No, they have to know the difference between content creation vibes/contexts and content receiving vibes/contexts. So they can match them.
Now that sounds hard. It is hard. But Twitter’s problem right now doesn’t seem to be how hard this is. Twitter’s problem is that it doesn’t realize this is the problem it should be working on.
Curation through and through
So that’s the main idea, illustrated through the realtime tab.
People have no idea what Twitter is, or what it should be. So they need to up their game with both their pitch (simple + expansive):
Humanity in realtime…
…and simultaneously delight users by showing them what they want to be looking at in the world without them having to think about it.
This means constantly learning more and more about the user. Foods, friends, favorite sports teams, favorite celebrities, favorite political topics, favorite actors and TV shows, etc.

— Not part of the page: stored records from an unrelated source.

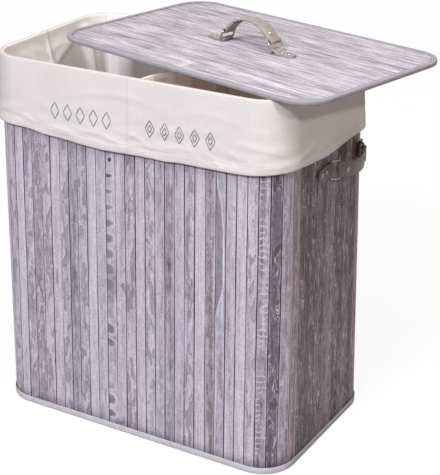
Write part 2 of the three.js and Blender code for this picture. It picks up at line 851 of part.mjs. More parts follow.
function buildLid() {
  const lid = new THREE.Group();
  const inset = tapeThickness + tapeEase;
  const liningBottom = tapeThickness + fitGap;
  const grip = lidFace - liningBottom;
  const ends = ['left', 'right'];
  const handle = buildHandle('lid_handle', ends, lidArch, grip);
  handle.position.set(lidHandleShift, 0, lidFace);
  handle.updateMatrix();
  const holes = tabRivetHoles(ends, lidArch, handle.matrix);
  const layers = [
    ['lid_lining', liningBottom, lidLiningThickness, cottonFinish()],
    ['lid_board', lidBoardBottom, lidBoardThickness, finish(colours.board, 0.8)],
  ];
  for (const [name, bottom, thickness, material] of layers) {
    const layer = plate(lidOutline, inset, bottom, thickness);
    lid.add(named(name, carve([layer], holes), material));
  }
  lid.add(named('lid_slats', lidSlatGeometry(holes), slatFinish()));
  const tape = ringBody(lidOutline, lidTapeProfile(), cornerSteps);
  lid.add(named('lid_edge_tape', tape, tapeFinish()));
  lid.add(handle);
  lid.position.set(lidShiftX, lidShiftY, lidBottom);
  lid.rotation.z = lidTurn;
  return lid;
}

const hamper = new THREE.Group();
hamper.add(buildBody(), buildLiner(), buildLid());

export default hamper;
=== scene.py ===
import bpy, json, math
import numpy as np
from functools import partial
from mathutils import Matrix, Vector


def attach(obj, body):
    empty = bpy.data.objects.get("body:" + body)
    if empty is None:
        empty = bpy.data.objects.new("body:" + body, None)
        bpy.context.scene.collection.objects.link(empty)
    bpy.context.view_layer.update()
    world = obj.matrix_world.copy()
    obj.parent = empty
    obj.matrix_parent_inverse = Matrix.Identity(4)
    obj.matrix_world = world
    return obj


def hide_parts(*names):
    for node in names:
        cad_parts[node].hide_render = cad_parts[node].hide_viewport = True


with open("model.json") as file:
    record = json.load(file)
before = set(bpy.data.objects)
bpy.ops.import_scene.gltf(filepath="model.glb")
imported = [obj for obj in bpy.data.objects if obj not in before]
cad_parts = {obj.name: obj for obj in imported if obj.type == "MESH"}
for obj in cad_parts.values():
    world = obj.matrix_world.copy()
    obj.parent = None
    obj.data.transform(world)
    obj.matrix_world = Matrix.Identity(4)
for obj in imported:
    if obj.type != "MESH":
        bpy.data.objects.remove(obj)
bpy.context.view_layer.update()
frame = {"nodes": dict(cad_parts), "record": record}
print("frame loaded:", len(frame["nodes"]), "nodes")

# Every length below is in millimetres and becomes metres when a mesh is made.


# Length of a rounded rectangle's outline: its straight runs and one whole circle.
def outlineLength(length, depth, radius):
    return 2 * (length + depth - 4 * radius) + 2 * math.pi * radius


wall = {
    "length": 520, "depth": 312, "height": 588, "radius": 54,
    "drawIn": 8,            # how far each side leans in at the rim
    "thickness": 3.0,       # slats and the cloth they are glued to
    "slatEnd": 4.4,         # the slats stop this far from both edges, on the hoops
}
wallPlan = wall["length"], wall["depth"], wall["radius"]
wall["perimeter"] = outlineLength(*wallPlan)
frontMiddle = wall["perimeter"] / 2      # walked distance from the middle of the back


# A rounded rectangle as a function of the distance walked along it, anticlockwise from the middle
# of its back: straight runs and quarter circles laid end to end. Gives the point and the
# direction that faces out, each as an array with x and y last.
def walkOutline(walked, length, depth, radius):
    sx, sy, arc = length / 2 - radius, depth / 2 - radius, radius * math.pi / 2
    starts = np.cumsum([0] + [2 * sx, arc, 2 * sy, arc] * 2)
    walked = (np.asarray(walked, float) + sx) % starts[-1]
    part = np.clip(np.searchsorted(starts, walked, side="right") - 1, 0, 7)
    left = walked - starts[part]
    centre = np.array([(sx, sy), (-sx, sy), (-sx, -sy), (sx, -sy), (sx, sy)])[(part + 1) // 2]
    side = (part // 2 + 1) * math.pi / 2
    curved = part % 2 == 1
    angle = side + np.where(curved, left / radius, 0)
    out = np.stack([np.cos(angle), np.sin(angle)], -1)
    along = np.stack([-np.sin(side), np.cos(side)], -1)
    straight = np.where(curved, 0, left)[..., None]
    return centre + along * straight + out * radius, out


# A point that stands off the wall's outline by out at height z. The plan shrinks in proportion
# to height, as the wall draws in, or by one given share of that all the way up.
def onWall(walked, out, z, share=None):
    walked, out, z = np.broadcast_arrays(walked, out, z)
    place, facing = walkOutline(walked, *wallPlan)
    place = place + facing * out[..., None]
    lean = z / wall["height"] if share is None else np.broadcast_to(share, z.shape)
    shrunk = place * (1 - lean[..., None] * wall["drawIn"] / (np.array(wallPlan[:2]) / 2))
    return np.concatenate([shrunk, z[..., None]], -1)


# A smooth random field of two lengths: a sum of plane sine waves with seeded directions, phases
# and lengths about the given ones, scaled to run from about -1 to 1.
def sway(seed, s, t, waveS, waveT, period=None, count=14):
    dice = np.random.default_rng(seed)
    total = 0
    for _ in range(count):
        stretch = dice.uniform(0.55, 1.7, 2)
        turns = dice.choice([-1, 1]) / (waveS * stretch[0])
        if period:                        # whole waves round a closed outline
            turns = round(turns * period) / period
        total = total + np.sin(2 * math.pi * (s * turns + t / (waveT * stretch[1]) + dice.random()))
    return total / math.sqrt(count * 1.4)


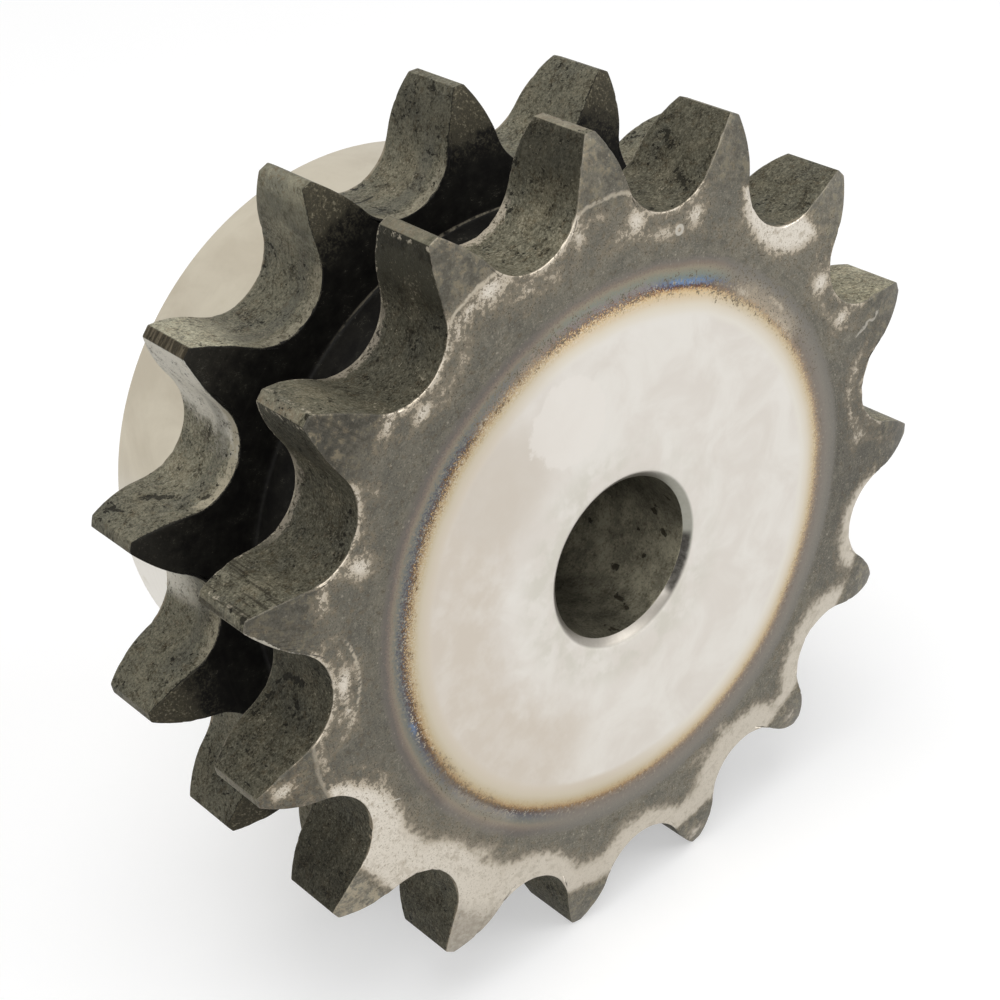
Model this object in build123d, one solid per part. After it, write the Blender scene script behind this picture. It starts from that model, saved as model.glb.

So now when their favorite actor, from their favorite show, starts streaming live from on set, they can be notified of this as an event—if they’re not in the middle of an INSIGHTFUL context reading CSPAN’s coverage of internet security reforms.
Understand the user
Magically provide them the exact content they want, exactly when they want it
Delight is all we’re asking for. Actually, no. Nobody’s asking for it. Not the users anyway. Investors are, though, and this is what will deliver it.
Curation is the key, and you can’t have good creation without knowing who you’re curating for.
That’s how to fix Twitter.
Notes
Power users who want to manage their own lists and such should be allowed to do this to whatever degree they desire. The product shouldn’t limit people who wish to do this. It simply should not (and cannot) be a requirement.
The new Moments feature is definitely moving in the right direction. Unfortunately that only means “not backwards” right now, given how off-mark the product has been for the last few years.
If you’re upset about the information on the user that will need to be gathered in order to make this a good experience, prepare to be unhappy with the future of the entire internet.
Another idea that just came to me, which is related to my Universal Daemonization idea, is that services shouldn’t be independently collecting preference data. That should be part of ones’ ecosystem, e.g., Apple or Microsoft or Google. They know who you are, what you like, what your mood is, etc. And they can should be able to provide that information to services, with your permission, as required to improve said services. It should be done in a secure, standardized way so as to avoid the current, chaotic default of “let’s just start over and give this same content, in a whole new way, to a completely different service.” For privacy wonks both still suck. But welcome to curated technology and services. It’s not going away, so let’s do it right instead of wrong.